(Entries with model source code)
-----
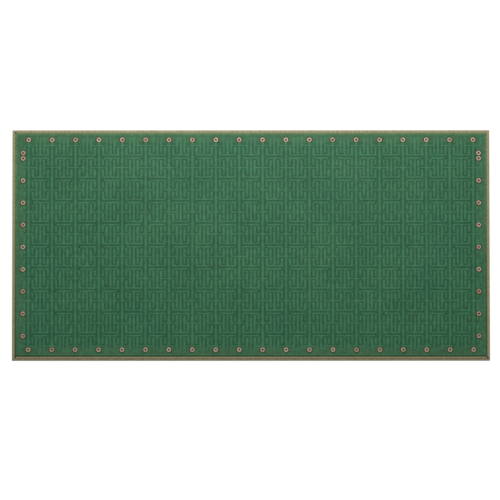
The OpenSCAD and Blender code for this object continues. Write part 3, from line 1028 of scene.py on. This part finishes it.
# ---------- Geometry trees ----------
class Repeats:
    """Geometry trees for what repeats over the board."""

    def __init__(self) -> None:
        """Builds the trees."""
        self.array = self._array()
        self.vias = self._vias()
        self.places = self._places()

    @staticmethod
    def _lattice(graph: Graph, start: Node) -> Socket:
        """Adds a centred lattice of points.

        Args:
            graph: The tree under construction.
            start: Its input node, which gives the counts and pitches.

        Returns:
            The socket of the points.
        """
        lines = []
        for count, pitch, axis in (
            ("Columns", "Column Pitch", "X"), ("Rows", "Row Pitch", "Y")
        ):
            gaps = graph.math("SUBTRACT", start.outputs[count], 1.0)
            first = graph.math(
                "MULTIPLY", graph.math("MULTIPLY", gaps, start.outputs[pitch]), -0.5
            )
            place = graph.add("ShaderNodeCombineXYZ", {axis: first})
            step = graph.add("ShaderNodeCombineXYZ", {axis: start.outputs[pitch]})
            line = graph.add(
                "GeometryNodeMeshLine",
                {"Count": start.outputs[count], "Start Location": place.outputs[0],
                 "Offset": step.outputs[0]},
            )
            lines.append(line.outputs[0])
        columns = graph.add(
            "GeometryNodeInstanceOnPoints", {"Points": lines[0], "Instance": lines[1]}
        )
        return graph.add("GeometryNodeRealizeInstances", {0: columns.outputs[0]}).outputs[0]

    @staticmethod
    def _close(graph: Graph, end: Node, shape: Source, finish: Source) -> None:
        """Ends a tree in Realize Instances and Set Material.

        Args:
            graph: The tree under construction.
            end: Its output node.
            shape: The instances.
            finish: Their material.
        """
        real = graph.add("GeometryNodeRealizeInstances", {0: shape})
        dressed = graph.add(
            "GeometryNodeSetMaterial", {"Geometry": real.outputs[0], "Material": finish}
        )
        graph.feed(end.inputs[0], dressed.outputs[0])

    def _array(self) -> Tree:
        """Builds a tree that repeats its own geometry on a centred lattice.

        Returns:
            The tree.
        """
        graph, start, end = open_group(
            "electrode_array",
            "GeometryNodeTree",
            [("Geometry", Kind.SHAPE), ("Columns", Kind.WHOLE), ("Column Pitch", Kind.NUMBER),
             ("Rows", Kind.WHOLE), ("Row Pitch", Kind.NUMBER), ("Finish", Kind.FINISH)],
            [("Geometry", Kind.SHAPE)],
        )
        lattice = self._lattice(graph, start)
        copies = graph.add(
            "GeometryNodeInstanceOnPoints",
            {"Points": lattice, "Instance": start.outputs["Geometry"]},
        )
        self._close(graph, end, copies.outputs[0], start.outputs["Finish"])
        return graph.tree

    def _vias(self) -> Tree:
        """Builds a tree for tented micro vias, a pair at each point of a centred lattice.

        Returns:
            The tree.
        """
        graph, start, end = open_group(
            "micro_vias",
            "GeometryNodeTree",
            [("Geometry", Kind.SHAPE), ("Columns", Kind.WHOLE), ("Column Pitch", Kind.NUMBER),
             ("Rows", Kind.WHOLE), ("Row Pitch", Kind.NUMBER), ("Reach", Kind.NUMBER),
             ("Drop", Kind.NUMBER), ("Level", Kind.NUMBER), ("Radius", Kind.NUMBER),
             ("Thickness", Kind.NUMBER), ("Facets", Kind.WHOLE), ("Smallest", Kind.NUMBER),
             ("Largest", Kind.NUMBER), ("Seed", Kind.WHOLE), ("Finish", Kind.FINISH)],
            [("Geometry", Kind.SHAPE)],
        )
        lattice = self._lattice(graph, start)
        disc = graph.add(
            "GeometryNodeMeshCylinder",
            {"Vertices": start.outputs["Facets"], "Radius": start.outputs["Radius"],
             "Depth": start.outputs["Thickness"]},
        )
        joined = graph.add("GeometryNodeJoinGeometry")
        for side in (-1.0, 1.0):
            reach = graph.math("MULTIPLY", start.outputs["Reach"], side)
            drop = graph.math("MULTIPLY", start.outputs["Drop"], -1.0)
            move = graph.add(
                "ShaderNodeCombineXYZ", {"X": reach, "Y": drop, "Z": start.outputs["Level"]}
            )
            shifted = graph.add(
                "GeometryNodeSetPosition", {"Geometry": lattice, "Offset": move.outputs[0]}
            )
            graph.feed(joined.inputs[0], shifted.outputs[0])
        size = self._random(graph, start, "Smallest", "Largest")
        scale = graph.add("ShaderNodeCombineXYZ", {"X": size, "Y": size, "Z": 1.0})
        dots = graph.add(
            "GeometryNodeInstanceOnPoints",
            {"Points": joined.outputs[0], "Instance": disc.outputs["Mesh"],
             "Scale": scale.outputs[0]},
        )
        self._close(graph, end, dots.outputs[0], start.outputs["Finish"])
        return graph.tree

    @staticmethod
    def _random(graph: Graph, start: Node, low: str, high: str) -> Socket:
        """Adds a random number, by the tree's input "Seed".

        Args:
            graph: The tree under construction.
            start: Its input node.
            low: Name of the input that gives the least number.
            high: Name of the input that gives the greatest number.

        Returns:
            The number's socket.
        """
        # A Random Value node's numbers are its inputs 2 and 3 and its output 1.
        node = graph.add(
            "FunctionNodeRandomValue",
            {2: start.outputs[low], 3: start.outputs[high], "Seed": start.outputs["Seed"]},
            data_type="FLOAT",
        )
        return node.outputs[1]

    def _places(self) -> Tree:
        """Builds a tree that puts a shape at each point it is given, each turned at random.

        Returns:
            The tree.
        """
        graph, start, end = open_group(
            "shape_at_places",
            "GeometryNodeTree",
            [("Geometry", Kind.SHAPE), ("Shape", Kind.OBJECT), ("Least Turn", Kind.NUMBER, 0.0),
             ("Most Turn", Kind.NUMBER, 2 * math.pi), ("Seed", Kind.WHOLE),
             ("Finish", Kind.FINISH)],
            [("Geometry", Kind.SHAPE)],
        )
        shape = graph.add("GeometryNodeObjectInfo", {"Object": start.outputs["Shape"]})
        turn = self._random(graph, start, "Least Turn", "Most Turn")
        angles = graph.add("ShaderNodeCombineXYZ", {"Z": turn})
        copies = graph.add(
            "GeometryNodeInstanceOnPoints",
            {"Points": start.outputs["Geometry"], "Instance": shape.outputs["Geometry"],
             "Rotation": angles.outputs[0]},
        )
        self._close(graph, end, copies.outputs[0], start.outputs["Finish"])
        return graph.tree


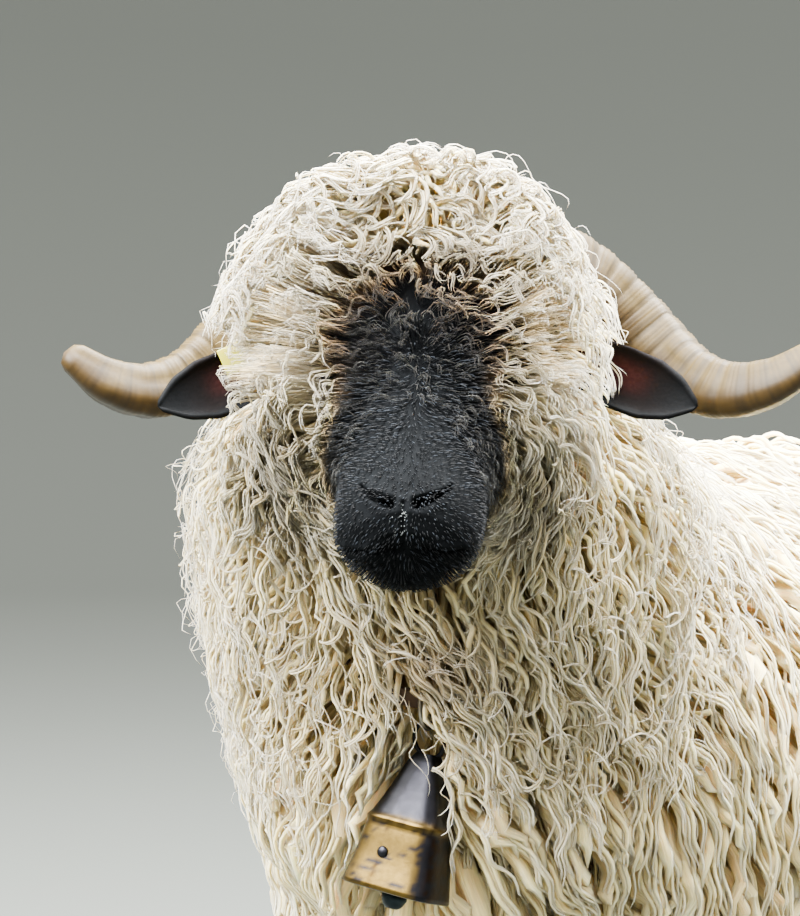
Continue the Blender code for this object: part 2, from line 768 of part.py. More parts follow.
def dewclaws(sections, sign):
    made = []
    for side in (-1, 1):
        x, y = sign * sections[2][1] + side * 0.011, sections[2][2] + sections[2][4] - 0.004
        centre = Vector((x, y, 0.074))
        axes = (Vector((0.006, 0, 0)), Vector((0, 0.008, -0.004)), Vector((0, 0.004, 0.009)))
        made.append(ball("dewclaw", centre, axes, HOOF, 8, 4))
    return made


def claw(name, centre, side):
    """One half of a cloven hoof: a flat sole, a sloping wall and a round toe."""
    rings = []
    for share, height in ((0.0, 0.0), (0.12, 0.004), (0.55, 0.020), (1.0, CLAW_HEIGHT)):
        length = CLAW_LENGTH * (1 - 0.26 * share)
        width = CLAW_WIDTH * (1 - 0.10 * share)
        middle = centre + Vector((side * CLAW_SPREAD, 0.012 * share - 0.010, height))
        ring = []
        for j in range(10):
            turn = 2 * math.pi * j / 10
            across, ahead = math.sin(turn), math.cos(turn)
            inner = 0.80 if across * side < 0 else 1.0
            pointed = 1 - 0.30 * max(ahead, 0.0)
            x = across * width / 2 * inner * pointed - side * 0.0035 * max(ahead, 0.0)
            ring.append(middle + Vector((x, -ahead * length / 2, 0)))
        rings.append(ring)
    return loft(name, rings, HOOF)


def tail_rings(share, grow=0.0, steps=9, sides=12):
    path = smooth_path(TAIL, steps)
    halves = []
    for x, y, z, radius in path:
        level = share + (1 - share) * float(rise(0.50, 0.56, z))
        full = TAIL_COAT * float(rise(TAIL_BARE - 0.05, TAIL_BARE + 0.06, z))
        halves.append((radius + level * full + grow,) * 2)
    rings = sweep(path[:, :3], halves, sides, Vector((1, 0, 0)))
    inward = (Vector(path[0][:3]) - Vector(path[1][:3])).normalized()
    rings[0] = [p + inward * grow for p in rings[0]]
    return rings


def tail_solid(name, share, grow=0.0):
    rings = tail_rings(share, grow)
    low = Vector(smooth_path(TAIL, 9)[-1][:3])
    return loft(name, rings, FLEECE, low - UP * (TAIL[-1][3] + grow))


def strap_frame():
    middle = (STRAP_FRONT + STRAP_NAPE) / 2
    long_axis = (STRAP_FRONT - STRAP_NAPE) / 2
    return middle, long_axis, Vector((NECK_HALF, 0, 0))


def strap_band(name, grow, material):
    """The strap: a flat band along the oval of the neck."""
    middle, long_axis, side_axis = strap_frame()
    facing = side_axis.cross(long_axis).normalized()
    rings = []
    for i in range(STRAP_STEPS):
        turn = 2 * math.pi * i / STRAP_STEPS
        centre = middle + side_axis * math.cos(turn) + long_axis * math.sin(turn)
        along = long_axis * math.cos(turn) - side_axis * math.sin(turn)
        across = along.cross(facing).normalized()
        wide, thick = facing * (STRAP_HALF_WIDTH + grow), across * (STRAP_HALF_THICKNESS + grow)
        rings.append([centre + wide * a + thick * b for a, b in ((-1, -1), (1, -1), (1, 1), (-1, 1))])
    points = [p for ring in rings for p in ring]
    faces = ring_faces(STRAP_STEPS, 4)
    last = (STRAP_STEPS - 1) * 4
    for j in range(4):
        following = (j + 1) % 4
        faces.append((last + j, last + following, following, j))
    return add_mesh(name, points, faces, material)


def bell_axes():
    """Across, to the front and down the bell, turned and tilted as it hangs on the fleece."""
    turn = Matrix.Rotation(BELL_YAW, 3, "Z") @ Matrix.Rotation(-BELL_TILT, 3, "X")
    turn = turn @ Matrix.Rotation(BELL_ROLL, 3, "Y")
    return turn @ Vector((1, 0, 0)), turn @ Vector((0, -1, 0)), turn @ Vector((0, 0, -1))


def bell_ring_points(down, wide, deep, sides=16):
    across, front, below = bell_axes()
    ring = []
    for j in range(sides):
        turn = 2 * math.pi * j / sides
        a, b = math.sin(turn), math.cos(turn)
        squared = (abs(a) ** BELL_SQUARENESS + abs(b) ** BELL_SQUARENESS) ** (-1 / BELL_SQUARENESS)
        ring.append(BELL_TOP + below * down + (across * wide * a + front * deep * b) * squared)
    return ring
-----
> [TASK GOAL]:
Transcribe, word for word, every line from the line with "Continue the Blender" to the line with "return made", inclusive, and output nothing else.

> [OUTPUT]:
Continue the Blender code for this object: part 2, from line 768 of part.py. More parts follow.
def dewclaws(sections, sign):
    made = []
    for side in (-1, 1):
        x, y = sign * sections[2][1] + side * 0.011, sections[2][2] + sections[2][4] - 0.004
        centre = Vector((x, y, 0.074))
        axes = (Vector((0.006, 0, 0)), Vector((0, 0.008, -0.004)), Vector((0, 0.004, 0.009)))
        made.append(ball("dewclaw", centre, axes, HOOF, 8, 4))
    return made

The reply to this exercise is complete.